> **GIVEN REQUEST**
Give the number of lines that hold the string "from". Nothing else is needed.

> **SUPPLIED MATERIAL**
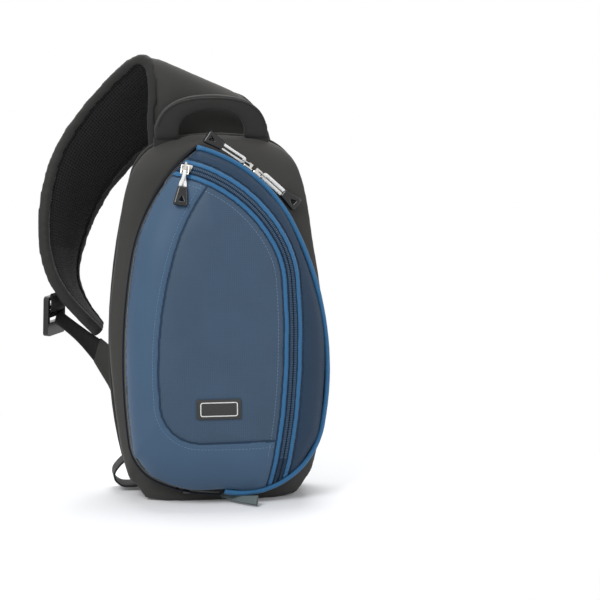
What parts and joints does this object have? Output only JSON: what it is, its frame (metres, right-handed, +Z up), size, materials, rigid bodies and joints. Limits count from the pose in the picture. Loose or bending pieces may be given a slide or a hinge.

---

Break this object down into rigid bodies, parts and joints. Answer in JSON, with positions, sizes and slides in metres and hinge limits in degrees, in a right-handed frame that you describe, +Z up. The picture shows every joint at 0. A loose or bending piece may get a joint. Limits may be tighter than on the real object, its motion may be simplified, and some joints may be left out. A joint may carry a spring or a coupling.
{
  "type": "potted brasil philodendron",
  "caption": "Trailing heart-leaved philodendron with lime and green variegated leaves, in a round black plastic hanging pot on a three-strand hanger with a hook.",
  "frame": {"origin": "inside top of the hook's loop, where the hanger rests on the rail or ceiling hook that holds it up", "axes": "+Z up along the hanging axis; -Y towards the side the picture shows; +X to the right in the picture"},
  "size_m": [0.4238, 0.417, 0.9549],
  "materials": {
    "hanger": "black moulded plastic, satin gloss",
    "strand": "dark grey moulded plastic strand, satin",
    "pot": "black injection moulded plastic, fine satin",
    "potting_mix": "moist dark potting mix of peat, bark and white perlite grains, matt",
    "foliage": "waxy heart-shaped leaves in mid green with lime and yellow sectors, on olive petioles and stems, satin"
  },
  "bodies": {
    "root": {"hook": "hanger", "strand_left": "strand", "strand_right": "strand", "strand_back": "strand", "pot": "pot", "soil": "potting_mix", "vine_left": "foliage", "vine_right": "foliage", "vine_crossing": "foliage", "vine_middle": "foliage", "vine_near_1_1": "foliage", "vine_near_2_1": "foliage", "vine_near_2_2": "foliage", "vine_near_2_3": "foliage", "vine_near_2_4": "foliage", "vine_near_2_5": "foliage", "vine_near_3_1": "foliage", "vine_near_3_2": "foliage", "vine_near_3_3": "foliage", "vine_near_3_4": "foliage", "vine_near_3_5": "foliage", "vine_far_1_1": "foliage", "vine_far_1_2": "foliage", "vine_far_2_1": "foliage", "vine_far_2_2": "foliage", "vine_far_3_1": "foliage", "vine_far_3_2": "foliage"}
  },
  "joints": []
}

...

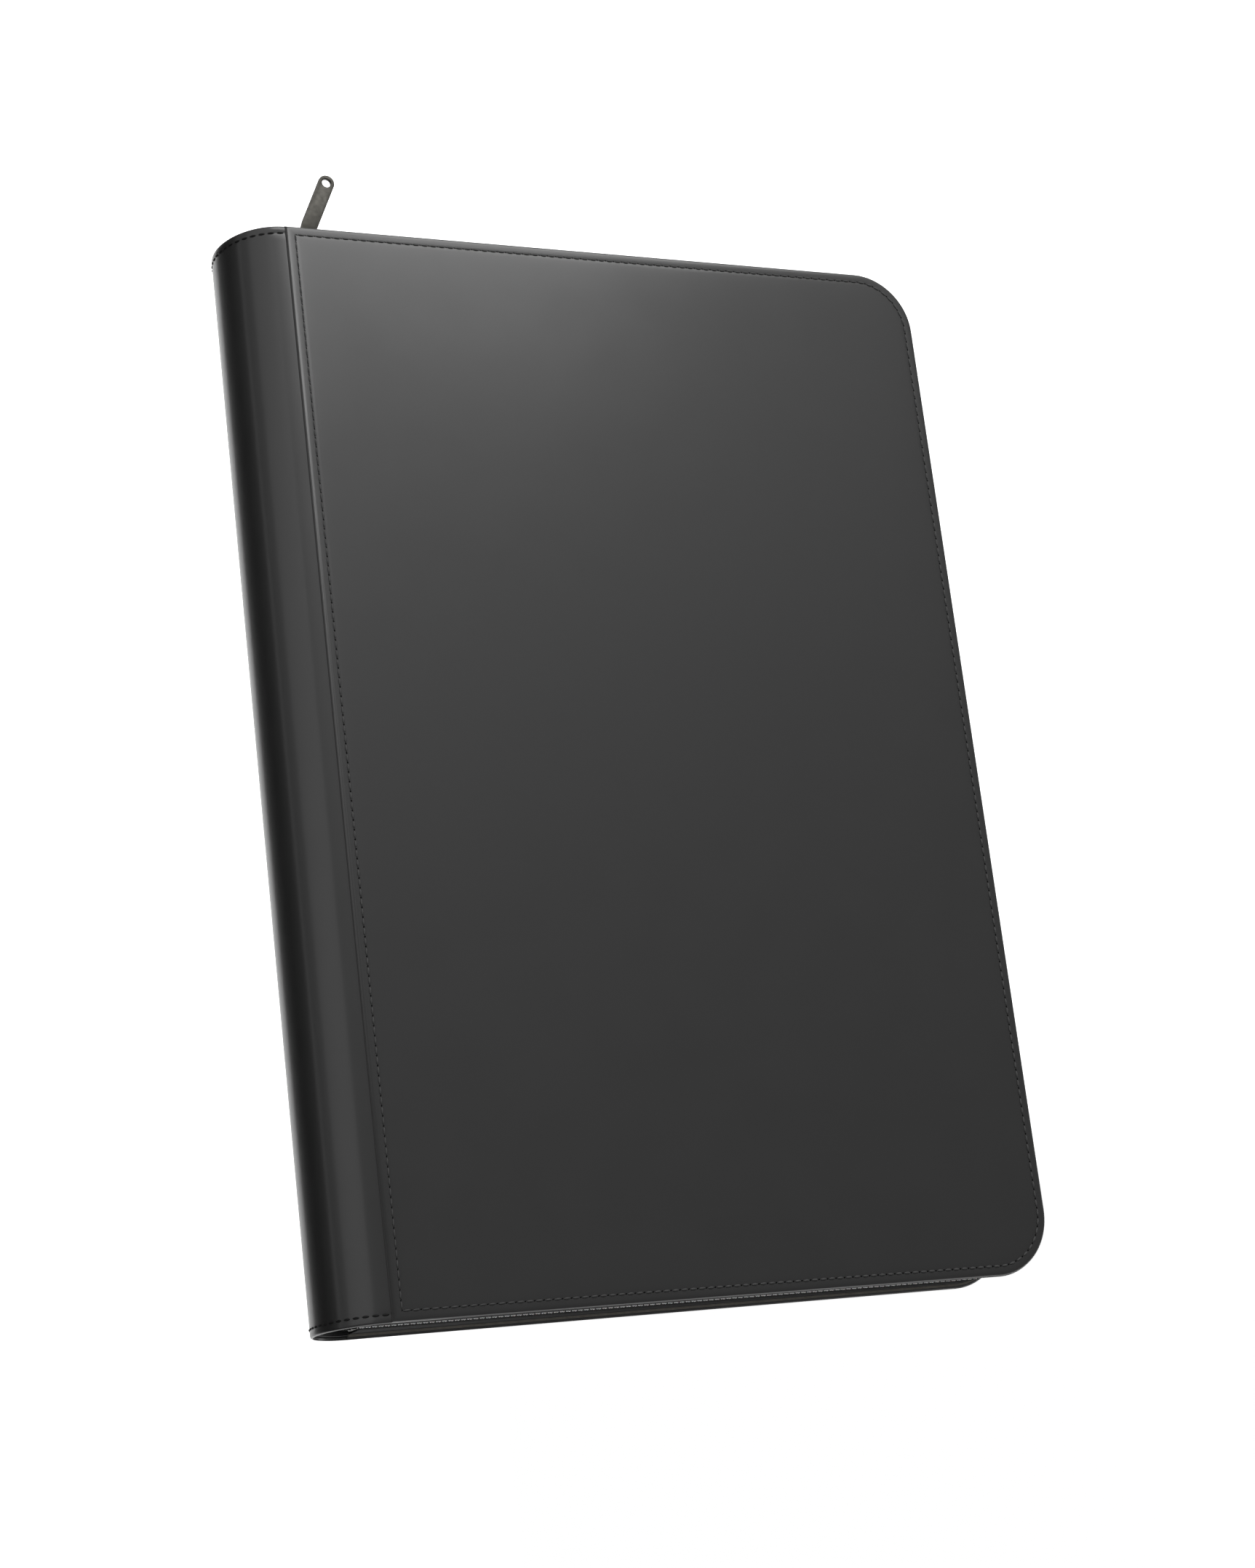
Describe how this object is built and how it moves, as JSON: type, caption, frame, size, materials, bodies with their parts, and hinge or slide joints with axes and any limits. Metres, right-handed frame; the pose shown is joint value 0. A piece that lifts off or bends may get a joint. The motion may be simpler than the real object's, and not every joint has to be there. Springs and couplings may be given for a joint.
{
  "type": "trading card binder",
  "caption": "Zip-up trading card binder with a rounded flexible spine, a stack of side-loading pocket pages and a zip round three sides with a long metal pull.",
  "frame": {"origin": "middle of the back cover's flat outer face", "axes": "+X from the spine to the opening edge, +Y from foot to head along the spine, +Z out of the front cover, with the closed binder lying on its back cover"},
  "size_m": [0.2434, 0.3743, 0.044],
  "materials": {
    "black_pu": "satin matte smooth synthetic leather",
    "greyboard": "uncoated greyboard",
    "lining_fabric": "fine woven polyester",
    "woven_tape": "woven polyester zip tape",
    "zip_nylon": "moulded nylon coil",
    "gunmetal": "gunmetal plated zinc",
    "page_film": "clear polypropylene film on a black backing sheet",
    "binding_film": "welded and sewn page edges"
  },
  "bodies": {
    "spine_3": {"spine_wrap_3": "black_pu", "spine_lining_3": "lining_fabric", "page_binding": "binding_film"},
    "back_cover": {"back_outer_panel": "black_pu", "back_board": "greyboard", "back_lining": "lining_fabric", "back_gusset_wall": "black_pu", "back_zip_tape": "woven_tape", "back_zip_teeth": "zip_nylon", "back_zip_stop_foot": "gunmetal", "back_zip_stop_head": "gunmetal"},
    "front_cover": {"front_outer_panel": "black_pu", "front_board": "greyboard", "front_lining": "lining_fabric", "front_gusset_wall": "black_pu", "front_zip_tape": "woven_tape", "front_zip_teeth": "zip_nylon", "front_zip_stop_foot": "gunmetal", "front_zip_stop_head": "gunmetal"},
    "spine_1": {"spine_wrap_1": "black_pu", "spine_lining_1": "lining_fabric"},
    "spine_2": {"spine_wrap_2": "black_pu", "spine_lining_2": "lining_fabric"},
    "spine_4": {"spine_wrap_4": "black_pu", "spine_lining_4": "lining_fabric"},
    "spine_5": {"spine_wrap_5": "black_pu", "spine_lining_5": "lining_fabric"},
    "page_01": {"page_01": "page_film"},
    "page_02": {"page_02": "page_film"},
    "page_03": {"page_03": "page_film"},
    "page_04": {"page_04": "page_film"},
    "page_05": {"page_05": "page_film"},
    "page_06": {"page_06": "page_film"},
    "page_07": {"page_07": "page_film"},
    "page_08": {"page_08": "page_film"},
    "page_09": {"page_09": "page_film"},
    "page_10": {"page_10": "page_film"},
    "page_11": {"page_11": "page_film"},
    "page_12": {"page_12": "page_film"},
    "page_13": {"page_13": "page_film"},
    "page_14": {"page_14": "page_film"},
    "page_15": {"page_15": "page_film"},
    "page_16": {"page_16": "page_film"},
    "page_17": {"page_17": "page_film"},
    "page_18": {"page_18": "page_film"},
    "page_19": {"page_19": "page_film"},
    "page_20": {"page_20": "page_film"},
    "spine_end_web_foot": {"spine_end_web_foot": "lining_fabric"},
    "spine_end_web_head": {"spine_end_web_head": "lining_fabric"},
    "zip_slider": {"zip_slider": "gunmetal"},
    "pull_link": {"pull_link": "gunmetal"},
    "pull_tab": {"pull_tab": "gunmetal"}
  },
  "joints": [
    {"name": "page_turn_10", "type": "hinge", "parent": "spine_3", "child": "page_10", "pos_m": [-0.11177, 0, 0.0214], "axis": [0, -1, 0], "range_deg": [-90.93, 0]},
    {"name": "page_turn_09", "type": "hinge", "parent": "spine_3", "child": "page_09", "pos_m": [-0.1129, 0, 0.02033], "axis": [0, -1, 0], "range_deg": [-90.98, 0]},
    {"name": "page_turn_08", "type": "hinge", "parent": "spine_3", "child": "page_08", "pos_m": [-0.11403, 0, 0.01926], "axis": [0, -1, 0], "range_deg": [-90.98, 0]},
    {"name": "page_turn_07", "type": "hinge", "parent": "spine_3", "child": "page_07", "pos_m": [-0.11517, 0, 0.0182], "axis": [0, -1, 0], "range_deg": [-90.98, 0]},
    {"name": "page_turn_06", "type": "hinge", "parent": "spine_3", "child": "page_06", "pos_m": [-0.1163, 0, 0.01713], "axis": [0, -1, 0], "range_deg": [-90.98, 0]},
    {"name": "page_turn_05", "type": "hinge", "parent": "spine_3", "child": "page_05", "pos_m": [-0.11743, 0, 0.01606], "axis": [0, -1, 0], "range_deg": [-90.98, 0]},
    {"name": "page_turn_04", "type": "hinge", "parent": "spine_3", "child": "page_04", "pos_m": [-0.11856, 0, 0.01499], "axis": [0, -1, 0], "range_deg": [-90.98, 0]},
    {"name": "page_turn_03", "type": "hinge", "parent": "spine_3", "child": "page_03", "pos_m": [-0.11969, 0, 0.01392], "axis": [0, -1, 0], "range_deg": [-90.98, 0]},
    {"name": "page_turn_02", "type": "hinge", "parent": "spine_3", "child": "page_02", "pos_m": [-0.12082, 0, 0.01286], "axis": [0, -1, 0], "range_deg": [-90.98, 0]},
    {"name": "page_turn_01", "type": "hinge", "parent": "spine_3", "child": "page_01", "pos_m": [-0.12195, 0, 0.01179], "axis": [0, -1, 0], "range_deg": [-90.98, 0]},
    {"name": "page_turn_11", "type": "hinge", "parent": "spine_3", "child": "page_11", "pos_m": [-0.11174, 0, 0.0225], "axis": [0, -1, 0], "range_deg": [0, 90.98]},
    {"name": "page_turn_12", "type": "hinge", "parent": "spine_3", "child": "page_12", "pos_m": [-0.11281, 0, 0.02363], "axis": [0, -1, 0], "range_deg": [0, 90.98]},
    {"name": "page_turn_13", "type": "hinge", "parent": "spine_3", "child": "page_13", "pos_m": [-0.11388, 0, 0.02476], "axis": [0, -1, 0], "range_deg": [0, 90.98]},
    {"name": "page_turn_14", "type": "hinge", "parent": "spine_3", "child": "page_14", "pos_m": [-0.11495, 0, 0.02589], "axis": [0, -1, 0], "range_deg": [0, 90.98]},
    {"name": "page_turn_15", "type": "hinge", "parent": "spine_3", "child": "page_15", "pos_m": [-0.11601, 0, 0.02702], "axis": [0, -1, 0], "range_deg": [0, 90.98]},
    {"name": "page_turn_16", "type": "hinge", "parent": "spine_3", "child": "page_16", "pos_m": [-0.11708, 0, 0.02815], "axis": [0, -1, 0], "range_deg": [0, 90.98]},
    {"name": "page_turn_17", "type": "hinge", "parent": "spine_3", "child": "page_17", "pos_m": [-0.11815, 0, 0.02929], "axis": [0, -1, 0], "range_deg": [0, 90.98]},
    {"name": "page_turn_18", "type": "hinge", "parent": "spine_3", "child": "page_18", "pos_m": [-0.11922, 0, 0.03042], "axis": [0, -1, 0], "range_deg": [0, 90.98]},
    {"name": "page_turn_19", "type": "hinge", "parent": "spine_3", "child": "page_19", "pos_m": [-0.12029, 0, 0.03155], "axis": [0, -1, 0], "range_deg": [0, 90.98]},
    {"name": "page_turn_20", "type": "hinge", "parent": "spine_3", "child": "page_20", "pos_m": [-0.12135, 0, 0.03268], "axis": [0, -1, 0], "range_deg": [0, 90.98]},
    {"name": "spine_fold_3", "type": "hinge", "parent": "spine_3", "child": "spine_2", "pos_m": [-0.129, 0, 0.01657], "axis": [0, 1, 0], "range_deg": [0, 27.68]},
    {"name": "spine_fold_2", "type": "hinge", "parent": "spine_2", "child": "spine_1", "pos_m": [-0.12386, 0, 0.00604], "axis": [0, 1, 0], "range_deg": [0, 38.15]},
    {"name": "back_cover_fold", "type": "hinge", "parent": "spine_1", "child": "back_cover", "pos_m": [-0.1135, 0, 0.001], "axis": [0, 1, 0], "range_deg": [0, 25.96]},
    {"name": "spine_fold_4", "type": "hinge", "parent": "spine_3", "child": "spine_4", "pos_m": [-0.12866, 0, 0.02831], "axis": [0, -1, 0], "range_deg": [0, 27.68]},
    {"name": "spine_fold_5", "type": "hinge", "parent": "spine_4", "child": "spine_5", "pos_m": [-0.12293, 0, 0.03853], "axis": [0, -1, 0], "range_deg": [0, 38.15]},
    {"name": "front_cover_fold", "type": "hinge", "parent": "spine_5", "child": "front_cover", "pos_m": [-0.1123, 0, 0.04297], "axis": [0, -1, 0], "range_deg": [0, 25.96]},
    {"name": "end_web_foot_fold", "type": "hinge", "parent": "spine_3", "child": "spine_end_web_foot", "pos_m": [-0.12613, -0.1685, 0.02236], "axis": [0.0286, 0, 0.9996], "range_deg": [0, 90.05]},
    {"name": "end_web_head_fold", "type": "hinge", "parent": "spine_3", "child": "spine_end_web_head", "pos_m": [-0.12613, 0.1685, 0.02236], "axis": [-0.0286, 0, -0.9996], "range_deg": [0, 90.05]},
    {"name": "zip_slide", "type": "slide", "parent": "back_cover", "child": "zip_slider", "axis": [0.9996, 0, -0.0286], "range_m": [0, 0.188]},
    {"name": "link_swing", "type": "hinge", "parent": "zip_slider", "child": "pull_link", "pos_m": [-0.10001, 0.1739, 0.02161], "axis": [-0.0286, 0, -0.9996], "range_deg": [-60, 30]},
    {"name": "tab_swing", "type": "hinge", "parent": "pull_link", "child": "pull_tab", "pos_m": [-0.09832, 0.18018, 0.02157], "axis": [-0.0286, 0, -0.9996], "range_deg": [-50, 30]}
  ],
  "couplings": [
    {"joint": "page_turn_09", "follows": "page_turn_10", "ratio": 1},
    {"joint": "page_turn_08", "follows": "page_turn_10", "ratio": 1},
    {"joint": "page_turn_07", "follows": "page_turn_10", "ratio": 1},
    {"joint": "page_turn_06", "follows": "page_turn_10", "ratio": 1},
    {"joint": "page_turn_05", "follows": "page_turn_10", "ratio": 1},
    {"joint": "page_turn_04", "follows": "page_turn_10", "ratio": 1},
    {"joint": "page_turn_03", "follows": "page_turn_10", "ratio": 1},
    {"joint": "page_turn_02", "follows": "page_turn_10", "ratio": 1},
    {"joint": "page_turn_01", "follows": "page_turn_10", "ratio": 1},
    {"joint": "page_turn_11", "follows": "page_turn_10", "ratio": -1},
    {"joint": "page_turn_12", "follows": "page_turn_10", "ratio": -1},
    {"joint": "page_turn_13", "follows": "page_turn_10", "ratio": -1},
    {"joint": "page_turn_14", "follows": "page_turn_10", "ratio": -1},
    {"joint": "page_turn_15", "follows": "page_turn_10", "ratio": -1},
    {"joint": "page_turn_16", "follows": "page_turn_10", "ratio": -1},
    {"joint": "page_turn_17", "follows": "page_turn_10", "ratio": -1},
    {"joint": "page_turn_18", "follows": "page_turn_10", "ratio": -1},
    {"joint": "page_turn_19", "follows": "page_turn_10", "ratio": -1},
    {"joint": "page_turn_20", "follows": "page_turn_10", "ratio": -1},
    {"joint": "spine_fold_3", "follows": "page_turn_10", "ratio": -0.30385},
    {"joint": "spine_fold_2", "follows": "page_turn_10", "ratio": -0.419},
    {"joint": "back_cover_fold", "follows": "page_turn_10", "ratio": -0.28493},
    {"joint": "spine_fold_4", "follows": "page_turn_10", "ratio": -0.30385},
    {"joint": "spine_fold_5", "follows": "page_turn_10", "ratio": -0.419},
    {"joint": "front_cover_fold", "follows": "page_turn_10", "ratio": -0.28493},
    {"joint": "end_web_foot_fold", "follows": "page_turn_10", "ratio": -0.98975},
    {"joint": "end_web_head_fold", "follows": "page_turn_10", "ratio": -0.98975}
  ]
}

> **FULL SOLUTION**
2